We know, from our childhoods, the Great Pattern: Children are put to bed and woken up by their parents.
Yet, we also know, from our childhoods, the lacuna in
the Great Pattern: the adults nap while the children are awake.
In Chekhov’s The Steppe, a boy, Yegorushka, is
travelling in a cart across the Russian steppe with his Uncle, Kuzmichov, a
merchant, and his Uncle’s partner, a priest, Father Khristofor. Yegorushka is
going to school, and enters the story in tears, as he is going to be parted
from his mother. But the ride in the brischka – “one of those antediluvian
carriages in which only merchants’ clerks, cattle dealers and impecunious
priests travel in Russia these days” – soon folds in Yegorushka’s attention. A
ride like this is an event for the boy, in a way that it is not for the men or
the driver, for whom the routine is under the sign of functionality. The ride
is a “between”, a means: while for the boy it is a sort of living thing, its
own thing.
They come, in the afternoon, to a place where there
are a few trees, a spring, and a pond. They have the coachman, Deniska – who is
really a teen – stop, spread out rugs, eat, and tell stories. And then,
magically, it is time to nap.
“Silence fell. All that could be heard was the
snorting and champing of the horses and the snores of the sleepers. Some way
off a solitary lapwing wailed and there was an occasional squeak from the three
snipe that had flown up to see if the uninvited guests had left. The stream
softly lisped and gurgled, but none of these sounds broke the silence or
stirred the lifeless air – on the contrary, they made nature still drowsier.”
Here we are briefly plunged in the lacuna. Here
Yegorushka is the one awake, the one on guard, so to speak, the one who is
solitary.
The Steppe is not structured so as to clobber the
reader with symbols. It is structured around a certain animism that takes in
humans, horses, water and the “ride”. The nap of the adults is, as well, a
living thing quite apart from the contingent property of the adult travelers.
Myself, when I was a child in a house full of
children and two adults – the house I grew up in in Metro Atlanta – I was quite
familiar with adult nap time. I can look back on the my old man in the living
room – which is sometimes where, say on a summer Saturday afternoon, he might
have stretched himself on the rug – and recognize a few facts. Facts that I see
now, as a man myself, one older than my Dad taking a few zzzs as the sunlight
and the little circle of a road around which which our house and lawn clustered
with other little suburban houses and laws did its thing. Heat, a blue sky with
white billowing clouds crossing it, the cars in the driveways, and the contrast
with the temperature control in this room, in all the rooms, and the heat which
we kids knew from our feet, even, when we would go out barefoot and hop on the
asphalt of the road and which made one of the ecological differences between
the metro Atlanta of the Jim Crow/Dixie times of porches and heat and the
Dekalb County of draped windows and the A/C humming away, with the unit usually
in the back yard in that epoch of the South joining modern times.

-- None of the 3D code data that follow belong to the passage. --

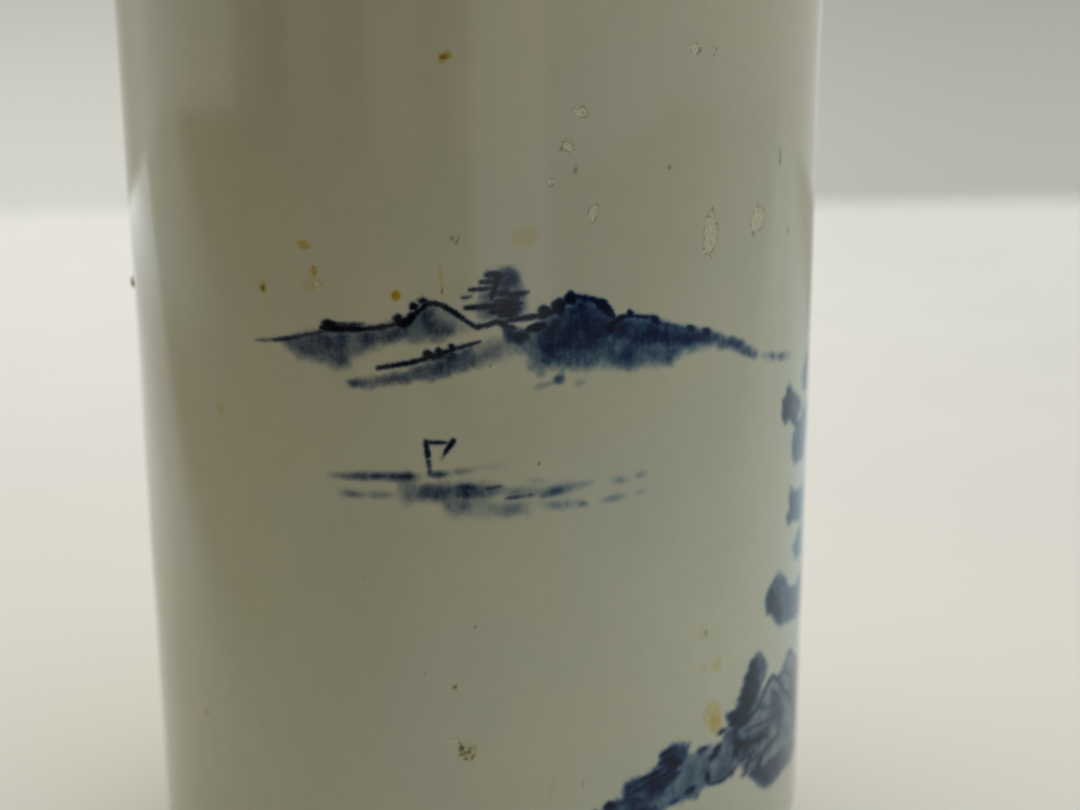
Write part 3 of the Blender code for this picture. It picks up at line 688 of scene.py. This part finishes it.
def spaced(zones):
    """Values from the first zone's start to the last one's end, each zone (start, end, step)."""
    values = []
    for start, end, step in zones:
        count = max(1, round((end - start) / step))
        values.extend(start + (end - start) * i / count for i in range(count))
    return np.array(values)


def arc(x, z, radius, start, end, count):
    """Points along an arc about (x, z), from start to end in degrees."""
    angles = np.radians(np.linspace(start, end, count))
    return [(x + radius * math.cos(t), z + radius * math.sin(t)) for t in angles]


def around(count):
    """Angles of a full turn."""
    return np.linspace(-math.pi, math.pi, count, endpoint=False)


def wall_radius(z):
    """Radius of the glazed wall's outside at height z."""
    foot = FOOT_RADIUS + (RADIUS - FOOT_RADIUS) * smooth_step((z - FOOT_TOP + 0.6) / (WALL_SLOPE + 0.8))
    rise = np.clip((z - FLARE_START) / (FLARE_LENGTH - LIP_RADIUS), 0.0, 1.0)
    return foot + FLARE * rise**2


def solid(name, rows, angles, body_slot, material, *nodes):
    """A closed solid turned about +Z: rows are (radius, height) rings in mm, in order round its profile.

    A row's radius may be one number or one for each angle. A row with no radius is a single point.
    """
    vertices = []
    starts = []
    for radius, height in rows:
        starts.append(len(vertices))
        radius = np.broadcast_to(radius, angles.shape)
        if radius.max() < 1e-6:
            vertices.append((0.0, 0.0, height * MM))
            continue
        x = radius * np.sin(angles) * MM
        y = -radius * np.cos(angles) * MM
        vertices.extend(zip(x, y, np.broadcast_to(height, angles.shape) * MM))
    count = len(angles)
    faces = []
    sizes = np.diff(starts + [len(vertices)])
    for i in range(len(rows)):
        j = (i + 1) % len(rows)
        a, b = starts[i], starts[j]
        if sizes[i] == 1 and sizes[j] == 1:
            continue
        for k in range(count):
            m = (k + 1) % count
            if sizes[i] == 1:
                faces.append((a, b + m, b + k))
            elif sizes[j] == 1:
                faces.append((a + k, a + m, b))
            else:
                faces.append((a + k, a + m, b + m, b + k))
    mesh = bpy.data.meshes.new(name)
    mesh.from_pydata(vertices, [], faces)
    mesh.shade_smooth()
    mesh.set_sharp_from_angle(angle=math.radians(SHARP_ANGLE))
    return finished(mesh, body_slot, material, *nodes)


def finished(mesh, body_slot, material, *nodes):
    """An object for a mesh, riding on the pot and wearing its material."""
    piece = bpy.data.objects.new(mesh.name, mesh)
    bpy.context.scene.collection.objects.link(piece)
    mesh.materials.append(material)
    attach(piece, "root")
    if nodes:
        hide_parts(*nodes)
    return piece


def undulation(s, z):
    """Unevenness of the thrown and trimmed wall, in mm: faint rings, and a little out of round."""
    turn = s / RADIUS
    rings = 0.012 * np.sin(z / 3.1 + 0.6 * np.sin(turn)) + 0.014 * np.sin(z / 7.3 + 1.0)
    sides = 0.030 * np.sin(3 * turn + 0.5) + 0.016 * np.sin(7 * turn + z / 30.0) + 0.008 * np.sin(17 * turn)
    fade = smooth_step((z - 10.0) / 10.0) * smooth_step((TOP - 3.0 - z) / 8.0)
    return (rings + sides) * fade


def add_field(mesh, name, grid, total):
    """A point attribute whose first values are a grid's, and which is 0 on the remaining points."""
    values = np.zeros(total, np.float32)
    flat = grid.astype(np.float32).ravel()
    values[:len(flat)] = flat
    mesh.attributes.new(name, "FLOAT", "POINT").data.foreach_set("value", values)


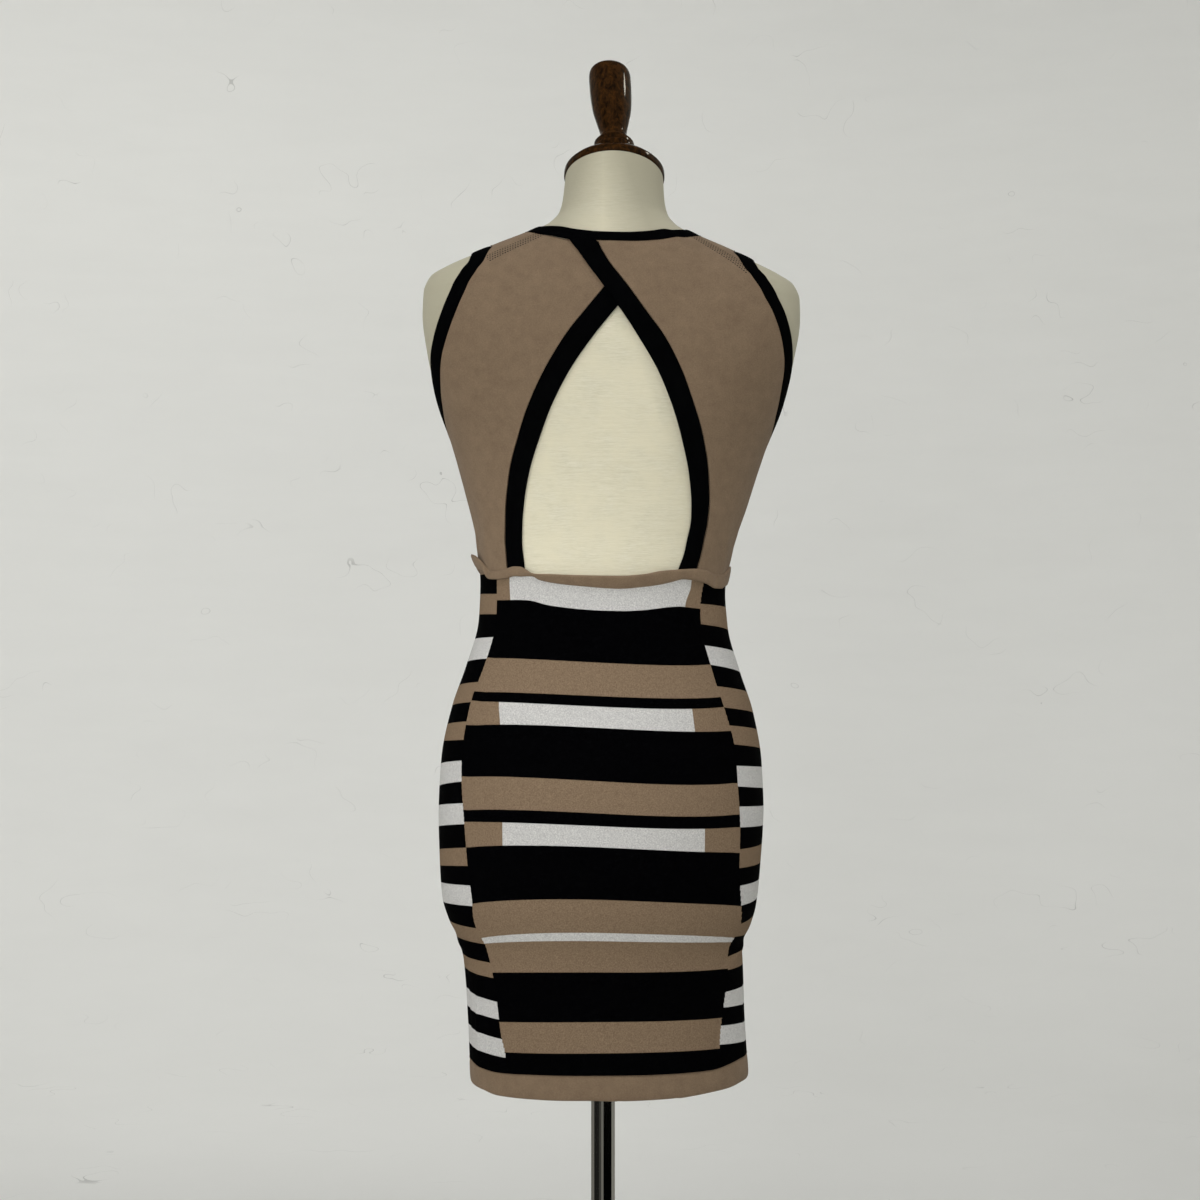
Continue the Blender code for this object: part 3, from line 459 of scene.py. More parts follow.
# Linking stitches: distance from one to the next, and the smallest and largest across and along
STITCH_PITCH = 1.9 * MM
STITCH_SMALLEST = (0.55 * MM, 0.55 * MM, 1.35 * MM)
STITCH_LARGEST = (0.65 * MM, 0.65 * MM, 1.60 * MM)
# Heights between which the opening, the side seams and the shoulder seams are linked
OPENING_LINKED = (1.031, 1.343)
SIDE_LINKED = (1.038, 1.150)
SHOULDER_LINKED = (1.350, 1.361)
STEP_HEIGHT = 5 * MM       # a slanting change of pattern is knitted in steps this high

# How finely the surfaces are divided, against the solids
FINE = 4
# Edges sharper than these are drawn as edges, on cloth and on turned or padded pieces
SHARP_CLOTH = math.radians(48)
SHARP_TURNED = math.radians(40)


def column_value(table, column, at, key="height"):
    """Smooth values of a table's column, read without overshoot between its rows."""
    keys = np.array([getattr(row, key) for row in table], float)
    values = np.array([getattr(row, column) for row in table], float)
    spans = np.diff(keys)
    rises = np.diff(values) / spans
    slopes = np.zeros(len(keys))
    slopes[0], slopes[-1] = rises[0], rises[-1]
    first, second = 2 * spans[1:] + spans[:-1], spans[1:] + 2 * spans[:-1]
    same_way = rises[:-1] * rises[1:] > 0
    before, after = np.where(same_way, rises[:-1], 1), np.where(same_way, rises[1:], 1)
    slopes[1:-1] = np.where(same_way, (first + second) / (first / before + second / after), 0)
    at = np.clip(at, keys[0], keys[-1])
    i = np.clip(np.searchsorted(keys, at, "right") - 1, 0, len(keys) - 2)
    t = (at - keys[i]) / spans[i]
    return ((1 + 2 * t) * (1 - t) ** 2 * values[i] + t * (1 - t) ** 2 * spans[i] * slopes[i]
            + t * t * (3 - 2 * t) * values[i + 1] + t * t * (t - 1) * spans[i] * slopes[i + 1])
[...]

I can’t remember what the rug looked like in toto,
but I do remember its feel, a bit itchy, on my face as I lay down on it too. My
Mom, Dad, and us kids – although what we were really there to do is not nap as
much as bug my parents. Eventually, we would tire of this and do something
else. There was pingpong to play in the basement, or darts, or there was
swimming to do at the neighborhood pool (hence the bare feet on the hot
pavement, or flip flops or sneakers without the socks), and like Yegorushka we
had a vaguely animistic feeling about the whole surround. The street was alive,
the cars were alive, the games were alive, in some way.
My parents are both dead now. And I, as a father, can
appreciate much more than I did back then that life was exhausting. Five kids,
with five incessant needs – for food, clothes, shelter, birthday and Christmas
presents, school supplies, and all the intangibles: love and affection,
attention, the need to talk, laugh, argue, push, pull, throw, compete… And the
two adults having a nap time in a living room that symbolized, in the America
of 1969, that life was getting better. All that structure! On affordable
mortgage payments!
Of course, now that structure would be regarded, in
America, as intolerably small. Houses have grown much bigger, the price of
houses has gone through the roof of said houses, the cars cost as much, now, as
the houses did back then, and the ability to raise five kids on a median income
is a rare magic trick. The house where I grew up in the neighborhood where I
grew up all downscaled drastically. The last time I drove by it, the house,
which had evidently been rented by a meth dealer, was a blackened ruin. There
were no ghosts napping in the living room, as the living room didn’t exist
anymore, save as a charcoaled stub. And my boyhood animism is, if not gone, a
very attenuated thing – although sometimes, sometimes walking down the street
with my boy, sometimes I feel it out there, around me, saving me from a
numbness that I fear could get me in its grasp, could take the ridiculousness
out of me.
And what is more ridiculous than a ridiculous man
without ridiculousness? It is a common type, and the curse of our times.